In this charged atmosphere, the conflict between the executive and the judiciary is likely to worsen. On July 30, when Laloo finally surrendered in the specially designated court of S.K. Lal, the scene was marked by chaos.
While there were stringent curbs on entry in the court premises, the Patna district magistrate and a Laloo acolyte, Rajbala Verma, had no qualms about allowing a band of party workers inside the court. After the judicial verdict against Laloo, the supporters shouted slogans against the judge. Next day, the judge told the open court that he had been threatened and sought additional security.
The days ahead are crucial for the Laloo brigade. First, a contempt notice will be heard against the chief secretary and DGP for their role in protecting Laloo against the CBI arrest warrant.
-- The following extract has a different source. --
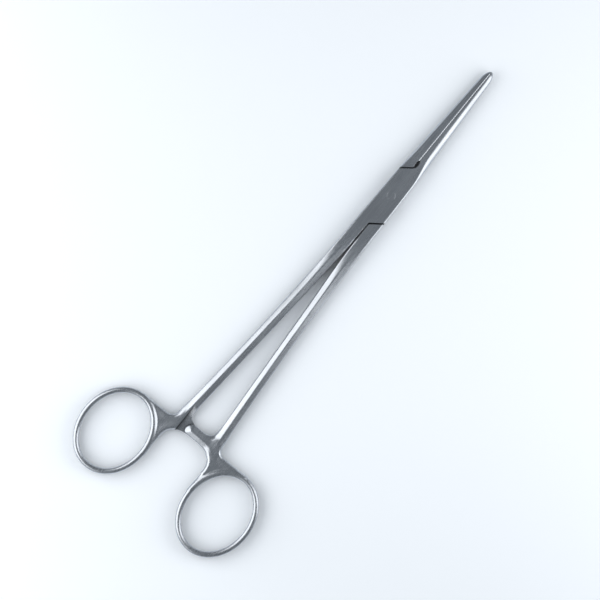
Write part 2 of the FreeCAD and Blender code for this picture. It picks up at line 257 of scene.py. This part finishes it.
def rounded_line(corners, spacing=0.3):
    """A closed line through corners (x, y, radius), each corner turned by an arc of its radius."""
    places = np.array([c[:2] for c in corners], dtype=float)
    parts = []
    for here, before, after, radius in zip(places, np.roll(places, 1, 0), np.roll(places, -1, 0),
                                           [c[2] for c in corners]):
        back = (before - here) / np.linalg.norm(before - here)
        ahead = (after - here) / np.linalg.norm(after - here)
        if radius == 0:
            parts.append(here[None])
            continue
        half = math.acos(np.clip(back @ ahead, -1, 1)) / 2
        middle = here + (back + ahead) / np.linalg.norm(back + ahead) * radius / math.sin(half)
        start = here + back * radius / math.tan(half) - middle
        sweep = math.pi - 2 * half
        sweep *= np.sign(-back[0] * ahead[1] + back[1] * ahead[0])
        count = max(4, int(abs(sweep) * radius / spacing) + 1)
        a = np.linspace(0, sweep, count)
        parts.append(middle + np.stack([start[0] * np.cos(a) - start[1] * np.sin(a),
                                        start[0] * np.sin(a) + start[1] * np.cos(a)], axis=1))
    return np.vstack(parts)


def prism(name, line, low, high):
    """The upright prism of a closed line."""
    line = np.asarray(line, dtype=float)[:, :2]
    return skin(name, np.array([np.column_stack([line, np.full(len(line), float(z))]) for z in (low, high)]))


def side_prism(name, line, start, end, along="x"):
    """A prism lying along x, or along y, from its closed line in the plane across it."""
    line = np.asarray(line, dtype=float)
    rows = []
    for position in (start, end):
        across = np.full((len(line), 1), position)
        parts = [across, line] if along == "x" else [line[:, :1], across, line[:, 1:]]
        rows.append(np.hstack(parts))
    return skin(name, np.array(rows))


def cut_with(piece, tools, operation):
    """Unite a piece with tools, cut them away, or keep what is common, and drop the tools."""
    for tool in tools:
        change = piece.modifiers.new("work", "BOOLEAN")
        change.operation = operation
        change.solver = "EXACT"
        change.object = tool
        graph = bpy.context.evaluated_depsgraph_get()
        done = bpy.data.meshes.new_from_object(piece.evaluated_get(graph))
        piece.modifiers.clear()
        piece.data = done
        bpy.data.objects.remove(tool)
    return piece


def turned_over(piece, name):
    """A copy of a piece turned over about the length of the forceps."""
    copy = piece.copy()
    copy.data = piece.data.copy()
    copy.name = name
    scene.collection.objects.link(copy)
    points = np.empty(len(copy.data.vertices) * 3)
    copy.data.vertices.foreach_get("co", points)
    points = points.reshape(-1, 3) * (1, -1, -1)
    copy.data.vertices.foreach_set("co", points.ravel())
    copy.data.update()
    return copy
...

Laloo himself appears in court on August 6 when one of his remand cases comes up for hearing. Even in his hour of crisis, Laloo is playing his political cards as only he can. He appointed old friend and MP Ranjan Yadav as working president of the RJD. Ranjan Yadav himself plays down talk of his reported differences with the former chief minister. "There are no differences. I have been given a task and I am going to set the organisational house in order. I am going to call a meeting of party leaders to discuss the latest situation."
But political life without Laloo is not going to be the same. As long as the doughty chief minister with an unquestionable mass appeal was in charge, he was the only power-centre. In his absence, there seems to be little doubt that there will be a jostling for stakes. Laloo's family visited him at his place of confinement in Phulwarisharif on the outskirts of Patna, imbibing a few more lessons on the rough and tumble of politics from the master strategist. Only, these may not be enough to tide over the crisis.